The suffering that ensues from Divine judgment raises our consciousness of
our misdeeds. Rav Yosi, however, offers a different view, continues the
Zohar. The Torah makes sin known. When a person attempts to learn, and
fails to feel the supernal Light of the Torah; when a person does not get
to feel the Light of davening or his general service of Hashem, he
comprehends that something within him is amiss, and this blocks him from
feeling what he so desperately seeks. Rav Yosi’s option seems more
palatable to us, and it too is reflected in Yehudah’s words, “Do not be
angry.” In other words, if You need to wake us up, let it not be through
the manifestation of your displeasure with us through pain and suffering,
but through the gentler modality of cues we detect while learning Your
Torah.
The Bais Avrohom further elaborates on the thought we mentioned
earlier, that by right a person ought to daven for the portion of the
Divine within us. He taught – and he groaned and trembled when he did so –
that there is good advice for the person whose prayers are not being
answered. The advice, however, is extremely difficult to implement. It
calls for a person ridding himself of his entire personal stake and
agenda, and davening instead entirely for the Divine Presence within.
Such an approach is clearly the province of very great people, and not of
ordinary ones. Yet, from the fact that our parshah here is taken
as a template for prayer in general, we are forced to conclude that
somehow this method applies to every Jew, in all sorts of backgrounds and
conditions. We can apply the words of the Bais Avrohom, wringing
yet another level of meaning from the aforementioned pasuk in
Tehilim. “He will call upon Me and I will answer him; I am with him in
distress; I will release him and bring him honor.” The word “call “here
implies calling from a distance, from afar. When a person calls to Hashem
as if He were distant, then all Hashem does is answer him. Should that
person fully feel that “I am with him in distress,” that Hashem is never
really distant from him, then Hashem pledges far more: to release him from
his oppressive bonds, and bring him honor in their place. The common,
ordinary person can indeed relate to this. But if he cannot let go of all
of his own concerns and feelings in favor of focusing on the pain of the
Shechinah, he can at least include this concern in his prayer, alongside
all his other concerns. (Similarly, we make our prayer less egocentric by
routinely including the needs of all other Jewish brethren. While we are
not on a spiritual plane lofty enough to set aside all our personally-felt
neediness, we still manage to elevate our prayer by joining the needs of
others with our own. We can learn to do the same for the portion of the
Divine within us, by including it in our thoughts instead of ignoring it
altogether.
The meaning of the continuation of Yehudah’s monologue becomes
clearer. “My lord asked his servant saying, do you have a father or a
brother?” He alludes here to two distinct stances of prayer. We can pray
on a level that can be called “father,” i.e. davening exclusively for the
pain, kivayachol, of our Father. Alternatively, our prayer can be
brotherly, feeling the needs of our brethren as much as our own.
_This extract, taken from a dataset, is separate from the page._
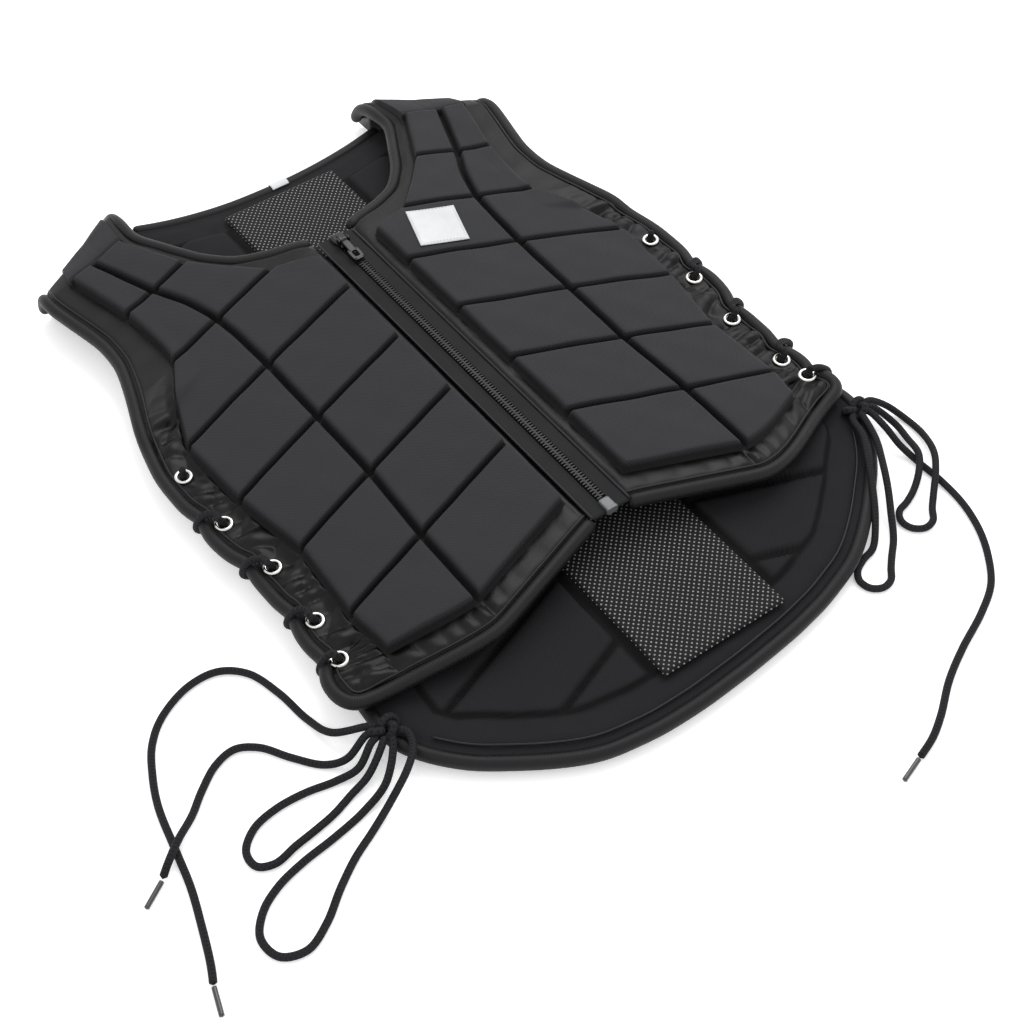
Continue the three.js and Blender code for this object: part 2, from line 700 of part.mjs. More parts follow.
function sideLacePoints(side) {
  const fronts = frontEyelets(side);
  const backs = backEyelets(side);
  const points = [];
  fronts.forEach((front, i) => {
    const back = backs[i];
    const next = fronts[i + 1];
    const overEdge = flapLift + flapThickness / 2 + bindingRadius + laceClear + gap;
    const underEdge = 1.5 * laceRadius;
    const reach = (place) => Math.abs(place.x) + eyeletInset + 2 * edgeOffset;
    const frontOut = Math.max(reach(front), next ? reach(next) : 0);
    const out = side * (Math.max(frontOut, reach(back)) + laceClear + gap);
    if (i === 0) points.push(new THREE.Vector3(front.x, front.y, overEdge + laceRadius));
    points.push(new THREE.Vector3(front.x, front.y, front.z + flapThickness / 2 + 2));
    points.push(new THREE.Vector3(front.x, front.y, front.z - flapThickness / 2 - 1));
    points.push(new THREE.Vector3(back.x, back.y, back.z + flapThickness / 2 + 1));
    points.push(new THREE.Vector3(back.x, back.y, back.z - flapThickness / 2 - gap));
    if (!next) return;
    const alongY = (share) => THREE.MathUtils.lerp(back.y, next.y, share);
    const leaveX = back.x + side * eyeletInset * 0.12;
    points.push(new THREE.Vector3(leaveX, alongY(laceBends.leave), underEdge + laceRadius / 4));
    points.push(new THREE.Vector3(back.x + side * eyeletInset * 0.4, alongY(laceBends.turn), underEdge));
    points.push(new THREE.Vector3(out - side * laceClear, alongY(laceBends.under), underEdge));
    points.push(new THREE.Vector3(out, alongY(laceBends.out), (overEdge + underEdge) / 2));
    points.push(new THREE.Vector3(out - side * laceRadius, alongY(laceBends.over), overEdge - laceRadius));
    points.push(new THREE.Vector3(side * frontOut - side * 1.4 * laceClear, alongY(laceBends.land), overEdge));
    points.push(new THREE.Vector3(next.x + side * eyeletInset * 0.4, next.y, overEdge));
  });
  return points;
}

for (const [side, name] of sides) {
  addMesh(`side_lace_${name}`, tubeAlong(sideLacePoints(side), sideLaceRadius, bindingSides, sideLaceStep), 'lace');
}

// Knots, loose ends and loops of the laces

function knot(x, y, z) {
  const geometry = new THREE.SphereGeometry(1, 10, 7);
  geometry.scale(knotLength / 2, knotWidth / 2, knotHeight / 2);
  geometry.translate(x, y, z);
  return geometry;
}
for (const [, name] of sides) addMesh(`lace_knot_${name}`, knot(...knotPlaces[name], knotZ), 'lace');

// Routes of the loose laces, point by point from the knot
const laceRoutes = {
  lace_end_right_1: [
    [-219.4, -205.2, 18.6], [-238, -190, 10], [-243, -168, 2.8], [-247, -140, 2.6], [-255, -115, 2.6],
    [-270, -102, 2.6], [-291, -101, 2.6], [-316, -112, 2.6], [-331, -127, 2.6], [-341, -146, 2.6],
    [-349, -168, 2.6], [-355, -200, 2.6], [-360, -228, 2.6], [-367, -253, 2.6], [-375, -278, 2.6],
    [-380, -290, 2.6],
  ],
  lace_end_right_2: [
    [-223.8, -208.9, 17.6], [-240, -210, 7], [-252, -203, 2.7], [-266, -186, 2.6], [-278, -168, 2.6],
    [-291, -160, 2.6], [-306, -163, 2.6], [-322, -174, 2.6], [-336, -187, 4.2], [-351, -199, 8.4],
    [-363, -208, 7], [-371, -214, 3.6],
  ],
  lace_loop_right_1: [
    [-224.2, -214.9, 17], [-238, -220, 7], [-253, -217, 2.7], [-272, -213, 2.6], [-292, -212, 2.6],
    [-310, -216, 2.6], [-322, -227, 2.6], [-322, -239, 2.6], [-312, -244, 2.6], [-296, -241, 2.6],
    [-282, -239, 2.6], [-266, -236, 2.6], [-251, -231, 2.7], [-236, -228, 7], [-219, -219.4, 17],
  ],
  lace_loop_right_2: [
    [-212.8, -221.3, 17.2], [-230, -239, 8], [-250, -245, 2.7], [-275, -250, 2.6], [-298, -253, 2.6],
    [-318, -258, 2.6], [-334, -267, 2.6], [-344, -281, 2.6], [-341, -297, 2.6], [-326, -303, 2.6],
    [-308, -295, 2.6], [-290, -281, 2.6], [-272, -269, 2.6], [-254, -260, 2.6], [-236, -252, 7],
    [-216, -243, 17], [-205, -232, 17.5], [-202.6, -221.2, 17.8],
  ],
  lace_end_left: [
    [210.4, -191.3, 18], [211, -208, 15.5], [213, -221, 8], [216, -237, 2.6], [216, -262, 2.6],
    [213, -285, 2.6], [205, -308, 2.6], [193, -328, 2.6], [177, -346, 2.6], [155, -359, 2.6],
    [125, -372, 2.6], [100, -385, 2.6], [77, -401, 2.6], [61, -410, 2.6], [44, -416, 2.6],
  ],
  lace_loop_left_1: [
    [217.6, -183, 18], [232, -188, 8], [238, -202, 2.8], [237, -220, 3.5], [228, -240, 7.5],
    [216, -254, 8.6], [203, -266, 5], [188, -277, 2.8], [175, -281, 2.6], [171, -273, 2.6],
    [180, -264, 2.6], [194, -256, 4.5], [207, -247, 8], [217, -236, 8.9], [224, -218, 5],
    [226, -204, 6], [215.9, -188.5, 17],
  ],
  lace_loop_left_2: [
    [196, -189.7, 18.6], [189, -207, 20.5], [178, -224, 19.5], [165, -243, 17], [150, -263, 11],
    [136, -277, 3.2], [121, -287, 2.6], [112, -296, 2.6], [116, -303, 2.6], [128, -299, 2.6],
    [141, -290, 2.6], [153, -279, 3.5], [163, -265, 9], [174, -249, 15], [186, -230, 18],
    [196, -213, 18.5], [203.6, -192, 18.4],
  ],
};
for (const [name, route] of Object.entries(laceRoutes)) {
  const points = route.map(([x, y, z]) => new THREE.Vector3(x, y, z));
  addMesh(name, tubeAlong(points, laceRadius, laceSides, laceStep), 'lace');
}

// Hard tips, each in line with its lace
const tipPlaces = {
  aglet_right_1: { at: laceRoutes.lace_end_right_1, turn: -16 },
  aglet_right_2: { at: laceRoutes.lace_end_right_2, turn: -57 },
  aglet_left: { at: laceRoutes.lace_end_left, turn: -72 },
};
for (const [name, { at, turn }] of Object.entries(tipPlaces)) {
  const [x, y] = at[at.length - 1];
  const geometry = new THREE.CylinderGeometry(agletRadius, agletRadius, agletLength, laceSides);
  geometry.translate(0, -agletLength / 2 - 2 * gap, 0);
  const aglet = addMesh(name, geometry, 'aglet');
  aglet.position.set(x, y, laceRadius + gap / 2);
  aglet.rotation.z = THREE.MathUtils.degToRad(turn);
}

// The origin is under the middle of everything but the loose laces
const looseNames = [...Object.keys(laceRoutes), ...Object.keys(tipPlaces)];
const bounds = new THREE.Box3();
vest.updateMatrixWorld(true);
vest.traverse((node) => {
  if (node.isMesh && !looseNames.includes(node.name)) bounds.expandByObject(node, true);
});
const middle = bounds.getCenter(new THREE.Vector3());
vest.position.set(-middle.x, -middle.y, -bounds.min.z);

export default vest;
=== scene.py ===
"""Looks of a padded riding body protector that lies on its back, front side up."""

import logging
import math
from dataclasses import dataclass, field
from enum import Enum

import bpy
import numpy as np
from mathutils import Matrix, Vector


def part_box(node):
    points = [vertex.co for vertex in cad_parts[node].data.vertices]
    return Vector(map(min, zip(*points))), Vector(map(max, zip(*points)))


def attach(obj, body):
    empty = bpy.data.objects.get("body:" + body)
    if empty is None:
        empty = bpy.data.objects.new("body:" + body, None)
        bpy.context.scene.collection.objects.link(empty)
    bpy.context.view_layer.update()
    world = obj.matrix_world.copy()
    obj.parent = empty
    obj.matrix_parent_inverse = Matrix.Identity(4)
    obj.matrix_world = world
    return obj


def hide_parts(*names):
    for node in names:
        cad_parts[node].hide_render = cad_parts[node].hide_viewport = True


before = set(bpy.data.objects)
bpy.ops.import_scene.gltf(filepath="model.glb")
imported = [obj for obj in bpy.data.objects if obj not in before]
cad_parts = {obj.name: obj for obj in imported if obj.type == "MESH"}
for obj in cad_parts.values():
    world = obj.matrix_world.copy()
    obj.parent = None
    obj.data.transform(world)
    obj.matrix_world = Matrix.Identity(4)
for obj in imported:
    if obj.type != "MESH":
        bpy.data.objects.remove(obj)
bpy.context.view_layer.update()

log = logging.getLogger("body_protector")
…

The Ari z”l taught that it was important, before each prayer, to formally
accept upon ourselves the mitzvah of loving all Jews as ourselves. This
turns our davening into a very different kind of experience. We no longer
are the selfish petitioners, clamoring for our own interests while
offering nothing in return. We ask instead for a more noble cause.
Additionally, the Heavnely prosecutorial forces can interpose themselves
between prayers offered for ourselves in the narrow sense – but they have
no relevance to the community as a whole.
The Noam Elimelech’s son R’ Elazar once attended the table of R’ Baruch of
Mezhbozh. At some point, R’ Elazar spontaneously exclaimed, “Oy, Tateh
(Father)!” R’ Baruch responded sharply to him. “And what if He is not
your Father?” The words affected him greatly. Relating them to his
earthly father, the Noam Elimelech told him, “You should have
answered, ‘Ask of your Father!,”5
because even when a Jew does not merit these lofty levels, he can at
least “borrow” them6. When a Jew toils
to achieve these levels, Hashem as it were “lends” them to him
artificially, even though they are beyond his reach to acquire them by
himself.
Yehudah says, “And we said to my lord, ‘We have an old father…’” In
truth, these levels are already deeply seated within us, already seasoned
and aged within our souls. Within its precincts, all spiritual levels lie
tantalizingly close and attainable. Minimally, we can ask for
an “advance” on them, even when we have not fully actualized them and made
them fully our own. In the process, our prayer becomes much more
meaningful and acceptable.
1 Based on Nesivos Shalom, pgs. 277-279
2 Berachos 30B
3 Tehilim 91:15 He takes this to mean that the chelek
aloka milemaalah, the portion of G-d from Above, does not depart a
person in his distress, so that kivayachol, the Shechinah feels the
pain as well
4 Vayikra 4:23
5 Devarim 32:7
6 The word sha-al means both “ask” and “borrow.”